Re: Can I learn broadcast television engineering?

Posted: Thu Jun 18, 2015 1:04 am
by alexfru
Could you define "broadcast television engineering"?

Re: Can I learn broadcast television engineering?

Posted: Thu Jun 18, 2015 1:25 am
by bluemoon
TV broadcasting is a wide topic, from radio/satellite transmission technology to video encoding and transports, and other non-techy things like production workflow, program scheduling and advertisement.

You need to get the overview picture (from google/wiki) and narrow down your scope.

Re: Can I learn broadcast television engineering?

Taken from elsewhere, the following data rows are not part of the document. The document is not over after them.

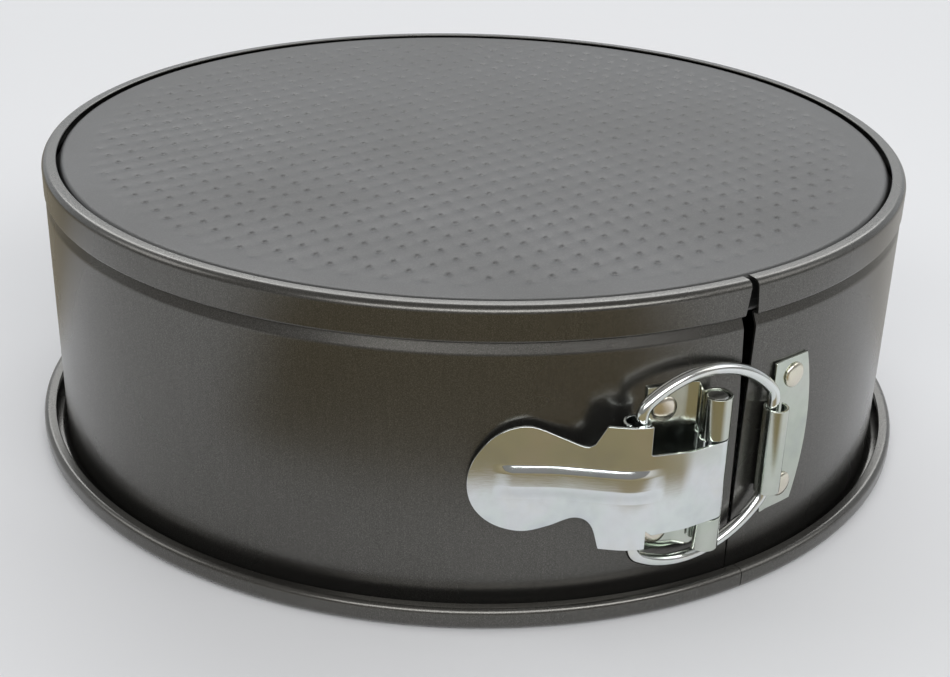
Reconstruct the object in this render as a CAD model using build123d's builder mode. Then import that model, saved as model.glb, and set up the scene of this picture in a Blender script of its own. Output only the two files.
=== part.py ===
"""Springform cake pan, 200 mm across, standing on its mouth with the base plate on top.

The origin is on the pan's axis, in the plane the mouth rests on. +Z points up, from the mouth
to the base. The split in the band faces -Y. Angles around the pan are measured from the split,
positive towards +X, the free end of the band.
"""
import os
from math import cos, radians, sin

from build123d import *

os.makedirs("parts", exist_ok=True)

# Band
wall_radius = 100.0           # outside of the cylindrical wall
pan_height = 67.0
band_sheet = 0.5
lip_inner_radius = 97.2       # turned-in lip that holds the base plate
channel_bulge = 0.2           # how far the base channel stands outside the wall
channel_height = 7.25         # from the lip's top to the ledge's underside
ledge_depth = 1.45            # how far the ledge under the base plate reaches inwards
rim_radius = 105.3            # outside of the curled mouth rim
rim_height = 5.05
rim_return = 2.4              # width of the curl's turned-in top edge

# Base plate
base_sheet = 0.6
plateau_recess = 0.4          # the plateau sits this far below the lip
plateau_gap = 0.6             # between the lip's edge and the plateau's side
flange_clearance = 0.5        # between the flange's edge and the channel wall
flange_lift = 0.3             # between the flange and the ledge

# Latch, shared
latch_sheet = 0.6
latch_height = 31.3           # mid height of the bail, the bracket and the lever's rib
seat_gap = 0.05               # between the band and the plates riveted to it
rivet_shank = 2.9
rivet_hole = 3.0
rivet_head = 5.4
rivet_head_height = 0.9
rivet_tail = 4.2
rivet_tail_height = 0.5

# Hinge plate, on the band's fixed end
hinge_plate_ends = (-13.0, -6.3)       # degrees
hinge_plate_levels = (12.6, 49.0)
hinge_plate_corner = 2.4
hinge_rivet_angle = -10.9
hinge_rivet_levels = {"upper": 44.2, "lower": 16.9}
pin_angle = -5.4
pin_radius_from_axis = 103.7
pin_diameter = 4.4
knuckle_outer = 5.9
upper_knuckle = (38.1, 46.9)
lever_knuckle = (20.8, 37.8)
lower_knuckle = (13.3, 20.5)

# Bracket, on the band's free end
bracket_ends = (4.2, 11.3)             # degrees
bracket_levels = (13.9, 47.9)
bracket_bow = 2.8                      # how far its free edge bows outwards
bracket_rivet_angle = 7.5
bracket_rivet_levels = {"upper": 43.9, "lower": 18.7}
tube_angle = 3.7
tube_radius_from_axis = 102.785
tube_outer = 5.2
tube_levels = (20.6, 39.6)

# Bail, a wire loop from the bracket's tube to the lever's ears
wire_diameter = 2.45
bail_leg_angle = 3.383                 # the leg lies on the tube's pulled side
bail_leg_radius_from_axis = 102.376
bail_leg_half = 10.07
bail_corner = (4.0, 42.0)              # radius, degrees turned
bail_crown = (23.5, 80.0)
bail_ear_bend = (3.4, 58.0)
bail_ear_drop = 0.45                   # straight end of the wire, towards the ear
bail_heading = 178.93                  # direction from the leg to the ears, degrees from +X

# Lever
ear_outer = 5.4
ear_slack = 0.85                       # the wire is pulled to one side of the ears by this much
ear_gap = 0.3                          # between the wire's ends and the ear tubes
ear_depth = 5.6
lever_view = -17.0                     # the outline is drawn square to this angle, degrees
lever_levels = (17.6, 45.0)
rib_levels = (28.3, 35.6)
rib_raise = 0.7
rib_ends = (-22.5, 9.0)                # along the outline


def around(radius, angle):
    """Plan position at an angle around the pan, measured from the split."""
    return Vector(radius * sin(radians(angle)), -radius * cos(radians(angle)))


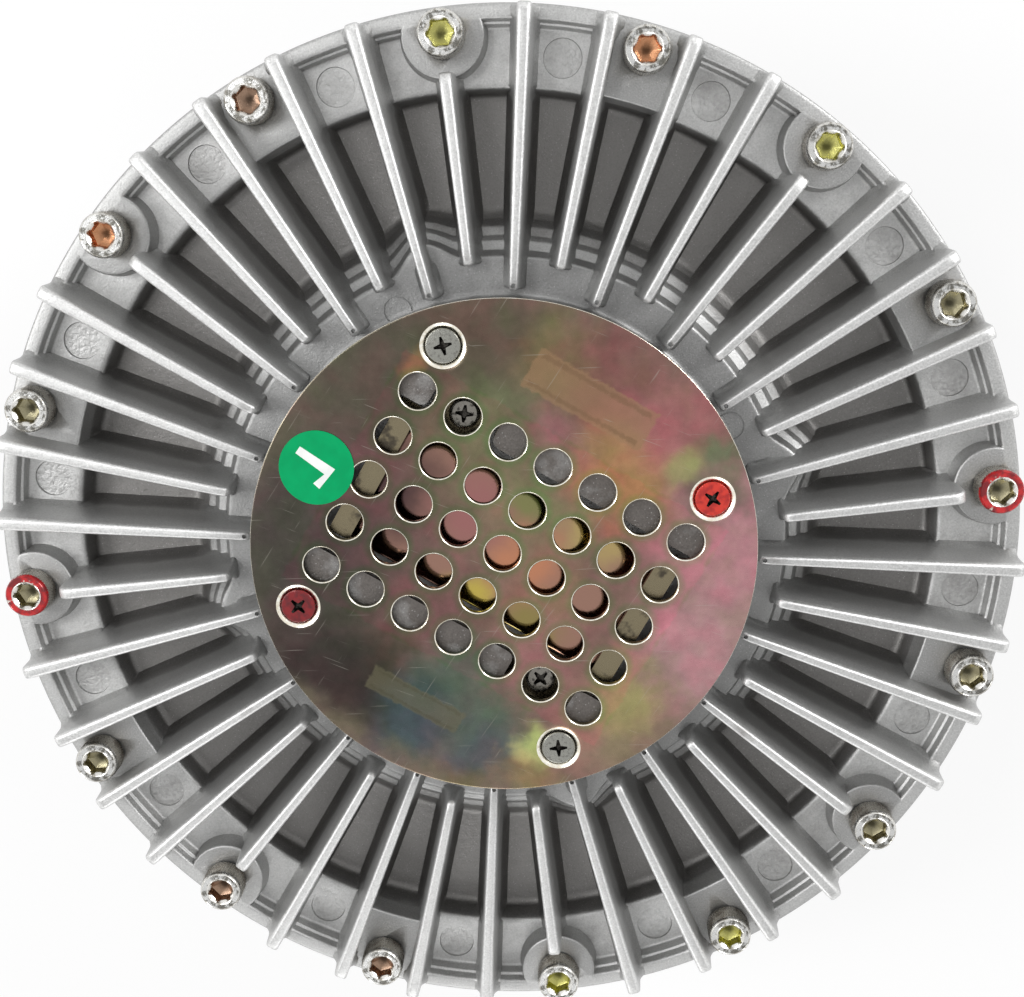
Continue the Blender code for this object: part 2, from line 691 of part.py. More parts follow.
def plate_screws():
    """Four countersunk screws that hold the perforated plate, each with its origin in its top."""
    profile = [(0.0, -PLATE_SCREW_L), (PLATE_SCREW_R, -PLATE_SCREW_L), (PLATE_SCREW_R, -PLATE_SCREW_HEAD_H)]
    profile += [(PLATE_SCREW_HEAD_R, 0.0), (0.0, 0.0)]
    for i in range(PLATE_SCREWS):
        angle = plate_screw_angle(i)
        place = polar(PLATE_SCREW_CIRCLE_R, angle, PLATE_TOP)
        screw = turned(f"plate_screw_{i + 1}", profile, HOLE_SIDES, place, angle)
        cross = cross_tool(f"plate_cross_tool_{i + 1}", place, angle + i * CROSS_TURN, CROSS_DEPTH)
        combine(screw, cross, "DIFFERENCE")
        finish(screw, "red" if i % 2 else "zinc")


def perforated_plate():
    plate = turned("perforated_plate", rod_profile(PLATE_R, PLATE_Z, PLATE_TOP), CASE_SIDES)
    builder = bmesh.new()
    for i in range(HOLES_LONG):
        for j in range(HOLES_WIDE):
            x = (i - (HOLES_LONG - 1) / 2) * HOLE_PITCH
            y = (j - (HOLES_WIDE - 1) / 2) * HOLE_PITCH
            place = turn((x, y), PLATE_TURN, 0.0)
            hole = rod_profile(HOLE_R, PLATE_Z - SINK, PLATE_TOP + SINK)
            add_turned(builder, hole, SMALL_SIDES, (place.x, place.y))
    slope = (PLATE_SCREW_HEAD_R - PLATE_SCREW_R) / PLATE_SCREW_HEAD_H
    wide = PLATE_SCREW_HEAD_R + GAP + slope * SINK
    narrow = PLATE_SCREW_HEAD_R + GAP - slope * (PLATE_T + SINK)
    for i in range(PLATE_SCREWS):
        place = polar(PLATE_SCREW_CIRCLE_R, plate_screw_angle(i))
        sink = [(0.0, PLATE_Z - SINK), (narrow, PLATE_Z - SINK)]
        sink += [(wide, PLATE_TOP + SINK), (0.0, PLATE_TOP + SINK)]
        add_turned(builder, sink, HOLE_SIDES, (place.x, place.y))
    combine(plate, to_object("plate_holes_tool", builder), "DIFFERENCE")
    return finish(plate, "passivated")


def inspection_sticker():
    place = polar(STICKER_AT_R, STICKER_ANGLE, PLATE_TOP + STICKER_GAP)
    film = rod_profile(STICKER_R, 0.0, STICKER_T)
    return finish(turned("inspection_sticker", film, 2 * HOLE_SIDES, place), "green")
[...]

Posted: Tue Jun 30, 2015 7:12 am
by narke
You may need to know about Set Top Boxes, compression formats and algorithms (MPEG...), and cryptography if the channels you are in charge are private (only for the subscribers). Furthermore you may need to know how the cloud computing works as they may broadcast from the Internet, then you must be knowledgeable in scalability, virtualization and in the related subjects.

Re: Can I learn broadcast television engineering?

Posted: Sun Jul 05, 2015 1:33 am
by mac
This doesn't mean I'm seriously going into broadcast engineering, but I guess Google can be overlooked some.